Well you sure won't find the answer by reading the front page stories about all this. Instead you find them buried in the business section. Here, look:
LONDON (Reuters) - Oil stayed within striking distance of Thursday's $65 record high after a top energy body said non-OPEC output was falling short of expectations. The International Energy Agency, adviser to 26 industrialized nations, also nudged up its world oil demand growth forecasts for this year and next, leaving already stretched OPEC to fill the supply void. (Full Story)
And
AP – August 10 -- While fliers haven't yet had to add that problem to the list of headaches associated with air travel, it may not be far away. Airports in Arizona, California, Florida and Nevada recently came within a few days — and at times within hours — of running out of jet fuel... Because of supply bottlenecks, airlines were forced to fly in extra fuel from other markets and scramble for deliveries by truck. But these are expensive, short-term fixes that do not address what airline executives consider to be the underlying problem: with passenger traffic rising above pre-9/11 levels, the nation's aviation business is slowly outgrowing the infrastructure that fuels it....What started as routine supply tightness in these markets quickly snowballed following disruptive events that included a hurricane, a canceled fuel shipment and, ironically, the airlines' own efforts to prevent shortages, according to several airline executives. (Full Story)
And
Aug. 10 (Bloomberg) -- Crude oil in New York jumped to a record $64.35 a barrel after the government reported U.S. gasoline inventories fell for the sixth straight week amid strengthening demand. Motor-fuel stockpiles dropped 2.1 million barrels to 203.1 million last week, the Energy Department reported. Gasoline demand was up 1.4 percent for the four weeks ended Aug. 5 compared with the same period a year earlier.

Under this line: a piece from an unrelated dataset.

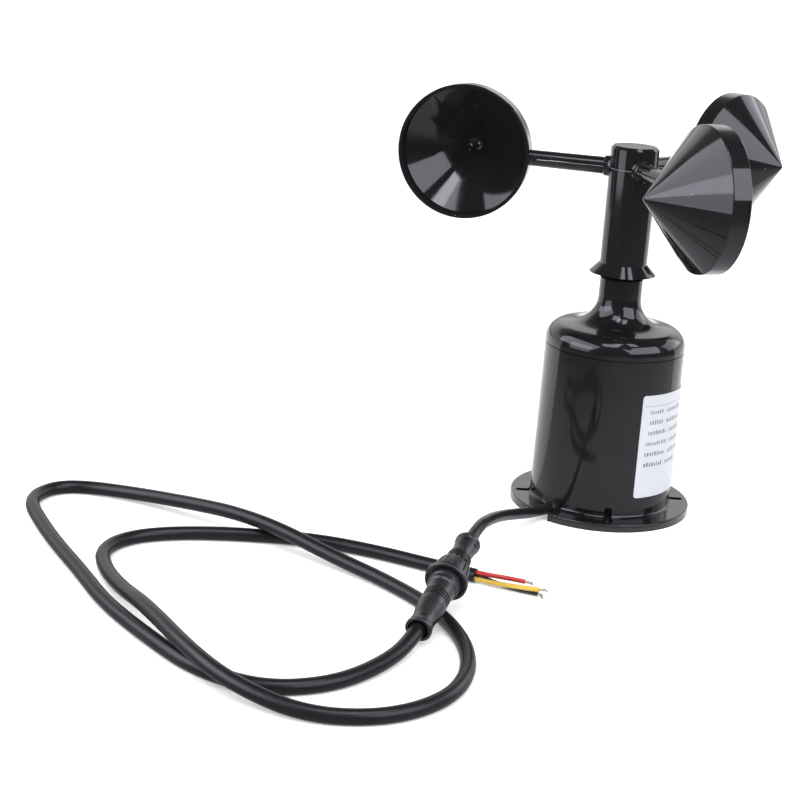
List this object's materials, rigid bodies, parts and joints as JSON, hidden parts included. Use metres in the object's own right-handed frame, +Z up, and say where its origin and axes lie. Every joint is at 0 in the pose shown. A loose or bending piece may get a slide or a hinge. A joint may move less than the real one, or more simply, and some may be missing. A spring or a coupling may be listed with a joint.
{
  "type": "cup anemometer",
  "caption": "Wind speed sensor: three conical cups on a spinning hub above a round flanged housing, with a cable, inline connector and bare cable end.",
  "frame": {"origin": "centre of the foot flange's underside, on the rotor axis", "axes": "+Z up along the rotor axis, +X through one flange slot, -Y through the next slot, towards the front"},
  "size_m": [0.3361, 0.3254, 0.1878],
  "materials": {
    "housing_plastic": "moulded black ABS, semi-gloss",
    "rotor_plastic": "moulded black ABS, gloss",
    "connector_plastic": "moulded black nylon, satin",
    "cable_jacket": "extruded black PVC, satin",
    "label_film": "printed polyester film",
    "seal_rubber": "black nitrile rubber",
    "bearing_steel": "ground bearing steel",
    "stainless_steel": "stainless steel",
    "brass_contact": "plated brass",
    "cage_steel": "pressed steel",
    "magnet_nickel": "nickel plated",
    "board_laminate": "green solder mask",
    "chip_epoxy": "black epoxy",
    "terminal_plastic": "green terminal block plastic",
    "core_red": "red PVC insulation",
    "core_yellow": "yellow PVC insulation",
    "core_black": "black PVC insulation",
    "tinned_copper": "tinned copper strands"
  },
  "bodies": {
    "root": {"base_plate": "housing_plastic", "base_screws": "stainless_steel", "base_seal": "seal_rubber", "bearing_circlip": "stainless_steel", "bearing_spacer": "stainless_steel", "board_components": "chip_epoxy", "board_screws": "stainless_steel", "body_shell": "housing_plastic", "cable_grommet": "seal_rubber", "circuit_board": "board_laminate", "connector_female_body": "connector_plastic", "connector_male_body": "connector_plastic", "connector_pins": "brass_contact", "connector_seal": "seal_rubber", "connector_sockets": "brass_contact", "dome_cover": "housing_plastic", "dome_screws": "stainless_steel", "extension_cable": "cable_jacket", "hall_sensor": "chip_epoxy", "housing_seal": "seal_rubber", "inner_lead_1": "core_red", "inner_lead_2": "core_black", "inner_lead_3": "core_yellow", "lower_bearing_outer_race": "bearing_steel", "nameplate": "label_film", "pigtail_cable": "cable_jacket", "terminal_block": "terminal_plastic", "upper_bearing_outer_race": "bearing_steel", "wire_black": "core_black", "wire_red": "core_red", "wire_tips": "tinned_copper", "wire_yellow": "core_yellow"},
    "rotor": {"spindle": "stainless_steel", "spindle_clip": "stainless_steel", "lower_bearing_inner_race": "bearing_steel", "upper_bearing_inner_race": "bearing_steel", "rotor_hub": "rotor_plastic", "hub_cap": "rotor_plastic", "hub_washer": "stainless_steel", "hub_nut": "stainless_steel", "cup_arm_1": "rotor_plastic", "cup_arm_2": "rotor_plastic", "cup_arm_3": "rotor_plastic", "magnet_carrier": "rotor_plastic", "magnets": "magnet_nickel", "carrier_screw": "stainless_steel"},
    "lower_cage": {"lower_bearing_cage": "cage_steel"},
    "upper_cage": {"upper_bearing_cage": "cage_steel"},
    "coupling_nut": {"coupling_nut": "connector_plastic"}
  },
  "joints": [
    {"name": "rotor_spin", "type": "hinge", "parent": "root", "child": "rotor", "pos_m": [0, 0, 0.1], "axis": [0, 0, 1], "continuous": true},
    {"name": "lower_cage_spin", "type": "hinge", "parent": "root", "child": "lower_cage", "pos_m": [0, 0, 0.0865], "axis": [0, 0, 1], "continuous": true},
    {"name": "upper_cage_spin", "type": "hinge", "parent": "root", "child": "upper_cage", "pos_m": [0, 0, 0.1039], "axis": [0, 0, 1], "continuous": true},
    {"name": "coupling_nut_turn", "type": "hinge", "parent": "root", "child": "coupling_nut", "pos_m": [-0.07667, -0.14253, 0.01563], "axis": [-0.3278, -0.9178, -0.2239], "continuous": true}
  ],
  "couplings": [
    {"joint": "lower_cage_spin", "follows": "rotor_spin", "ratio": 0.36905},
    {"joint": "upper_cage_spin", "follows": "rotor_spin", "ratio": 0.36905}
  ]
}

You get the point. If Iran pulls its 4 million barrels of oil a day off the market, even if only for just a matter of weeks, the oil-dependent West -- particularly the SUV capital of the world, America -- chaos would reign. I am old enough to remember the last time people in the Middle East decided to put the squeeze to our energy-balls. That was back in the 1970s. Cars lined up for gas and states imposed rationing in the form of "odd/even" license number days. We are many times more dependent today on that oil than we were forty years ago and we won't get off that easy this time around. Imagine jetliners lined up for fuel this time, and not getting it because it's not there.
With crude oil prices at historic highs, OPEC nations like Iran are awash in petrodollars. They have more money than they know what to do with. So, cutting us off for a few months wouldn't cause them to break a sweat. And there's not a thing we could do about it. If this were a chess game it would be, "Check," advantage, Iran.
Iran, you see, knew that Iraq was a bier patch built atop a tar pit. They lost a million men making the same mistake Bush made. Which is why Iran just pulled it s key chess pieces out of harms way and let the US charge into the Iraq trap. Now that the US is stuck in Iraq, as Iran knew it would be, they have moved it's pawns into action to make sure we stay stuck there. But it's oil that remains Iran's most power chess piece, and yesterday they moved it into play. Check.
( Excuse me, I need to vent: Stupid George. Stupid, stupid, stupid. You fell right into the trap and took the rest of us with you. You sir, are an imbecile, unquestionably the worst President ever – ever! Disagree? Go ahead, prove it isn't so. I dare you. I double-dare you. If your IQ dropped one more percentage point your internal organs would fail. - Whew, sorry, but I needed that.)
Of course you didn't hear mention of any of this during this week's energy bill signing at Bush's Texas ranch. Nor did you read anything like this in the reporting about it. The energy bill Bush signed might as well have been drafted in 1960 for all the current problems it addresses. It's just chuck full of same old, same old, like enormous tax breaks for big oil companies... which are reporting recording earnings.
Meanwhile Iran is holding our balls in a vice as it move ahead replacing it's exhaustible oil weapon with inexhaustible nuclear weapons. The Iranians figure they can make the switch over seamlessly now that the US can't do squat about it.
Meanwhile, on the other side of the world, North Korea is watching and learning, even as it provides Iran with some of the expertise and gear it needs to catch up with them. North Korea already has maybe a dozen nukes and long-range missiles capable of hitting Alaska, Hawaii and maybe LA and San Francisco as well. Iran just tested it's own long-range solid fuel missiles too. They can already hit Israel and, by the time the Iranians finish making a few dozen nuclear warheads of their own, they will be able to hit parts of Western Europe as well. Then what?
We Westerners like to think we are smarter than those dusky devils in Middle East and the starving North Koreans. But, while we were congratulating ourselves they were busy making shrewd chess moves of their own. The happiest day of their lives was the day they saw a swaggering, smirking George W. Bush grab his Knight and charge deep into the Iraqi side of the board.
So, is it just "check," or could it be "checkmate? Only time will tell. But one thing is for sure. George W. Bush is no certainly no Garry Kasparov.